Spinning barrels showed her down-spent movement gleeful while seeking towards Pelmoea’s crust. It’s dithering darkcloud atmosphere was horrendous and unnatural—the Kopi had seen to scorch this place with a toxic fume for protection from their enemy of starry vantage.
Miriam hoped they’d like the sight of her Infiniti’s golden glow.
She’d seen to seeking speed around Gelecki. Her circumference runs absorbed light from the monstrous sun. She’d pound fuel into her phase-shifted injection system while carving towards apex around its enormous body of gleam.
Three trips in the last collective cycle maxed-out the storage reservoirs littered through the Infiniti’s framing. Something around and within the webbed nanofibers of its golden-sheened outer plating stowed the most secretively functioned upgrade she’d retrofitted. Miriam Halafax added much upon the design of her to-be universe renown Lithos Miranos with abundance, and this gift would show something unseen before her side of spacetime—joyful declarations of ingenuity untoward the paradigms of The Periphery’s thought.

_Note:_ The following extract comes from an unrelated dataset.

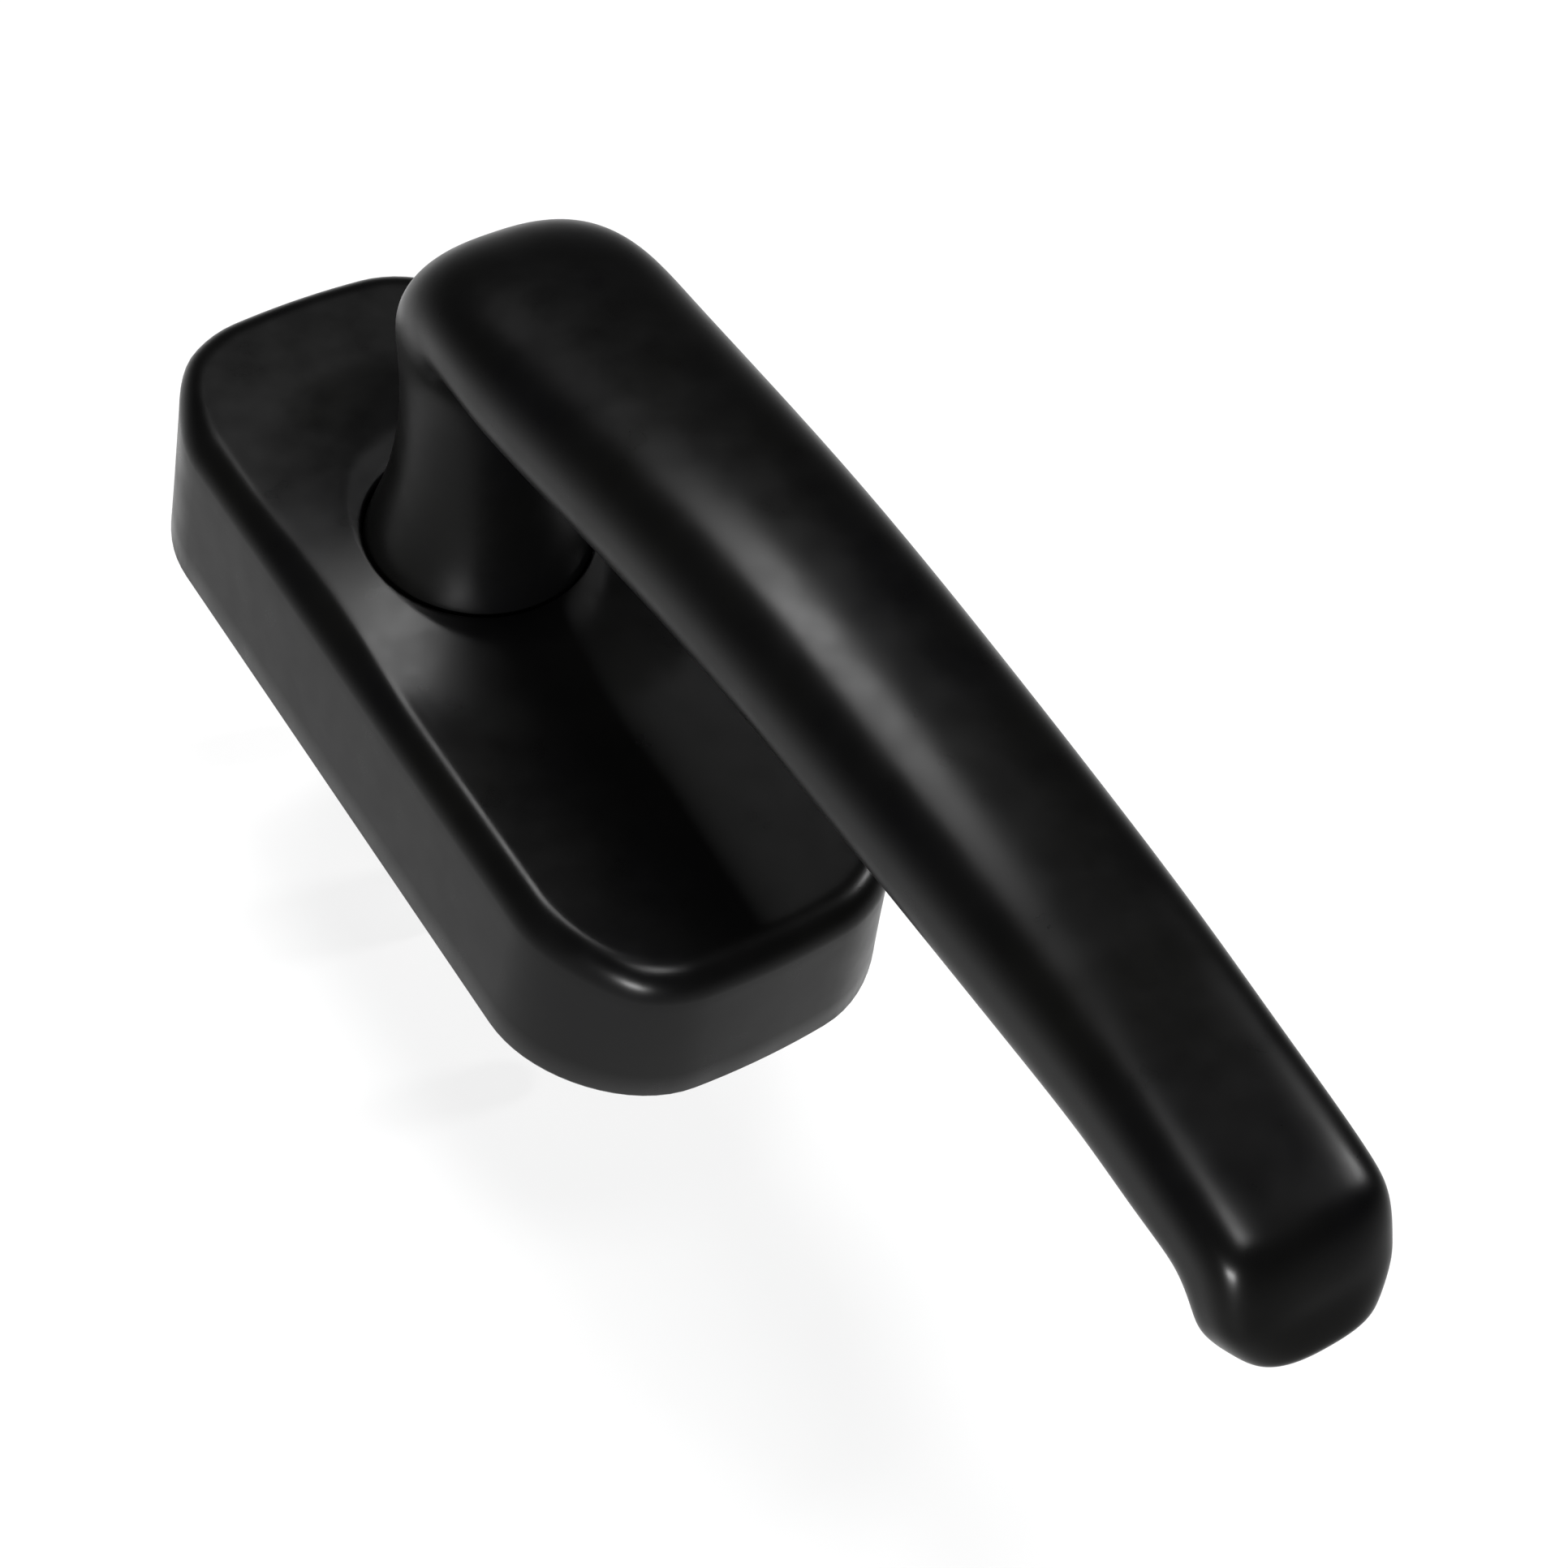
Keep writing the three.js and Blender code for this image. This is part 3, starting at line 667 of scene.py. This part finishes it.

Fourteen thousand meters turned to now. She’d pull up in time—only just.
Accelleration on the lift and thrust was a tingling in her belly and thighs with somewhere in between. Miriam liked this part best herself. Sound came hard and fast when returned from space to atmosphere and velocity bought by engine in oxygen.
She’d feel speed more. She loved it.
Miriam was a demon at peak velocity and steered like a god. She’d cut into the gymnosperm forests—giants—hoarding growths of globular mass she’d weave through like a fox of Earth in skies of Pelomea. Caverns of epic junction and boring depth would seem no end here.
This one looked big.
Infinus dove in twirl, bought to bear first by blurting reverse thrust from the side-nose pointed forward, before full tilt firing from the side shambled belly burners taking her into a downstream twisted by nothing but grip of hands on the wheel. Miriam liked a little flair.
Enormous crystal caverns were proving intuition unneeded. Miriam operated beyond presumption and guess—this was instinct. She just did things. Everything was being recorded for a post session video-reel broadcasted to a stagnant and sometimes shrinking fanbase in system. Her gut would grumble a wisdom; despite the lack of people about Proximera actually caring to notice how cool Miriam was—they’d figure it out before long.
She’d been smart enough to scout with a drone now blasted into hyper-burn from the nose-cone’s tip slottings to see ahead. Having noticed light of Gelecki cutting from skylit vantage at lengths of distance in cavern unmeasurable, Miriam’s fired scouting bot would prove her discovery of a skyward exit needed.
Upon her full throttled execution of that exit she’d spot it—Mt. Kleo.
Kopi’s highest levels of governance found home in the highest peak of occupied territories on Pelómea. This was the central hub structure of their military complex, technology within would certainly observe and record any and all encroaching airspace thoroughly.
Miriam lowered the darkening blinders—leaning back into her seat and gripping the wheel tighter while the dimming of the scenery brought a calm over the cockpit. Signals blared from the immediate target locks, scanning devices trained on her Infiniti now approached Mt. Kleo dead-on through Tandersmokk Valley, bearing towards a broadside then tearing up the mammoth erection of Mt. Kleo’s southern peak.
The click felt good to hear. Shields were down—locked. Miriam knew it time. She flipped her switch. Everything went golden.
Each last milidyson of collected sunlight held within the banks of her custom Lithos Miranos Infiniti was unleashed. Infinus would be known in name. It would black every camera, burn blind-white into biological eyes unlucky enough to find a glimpse from surface, and leave a mark the Kopi would remember in its databanks until their end.
She’d ridden right up the mountainside. She’d blown Mt. Kleop’s top and tore the sky a hole.
Miriam Halafax was just showing off.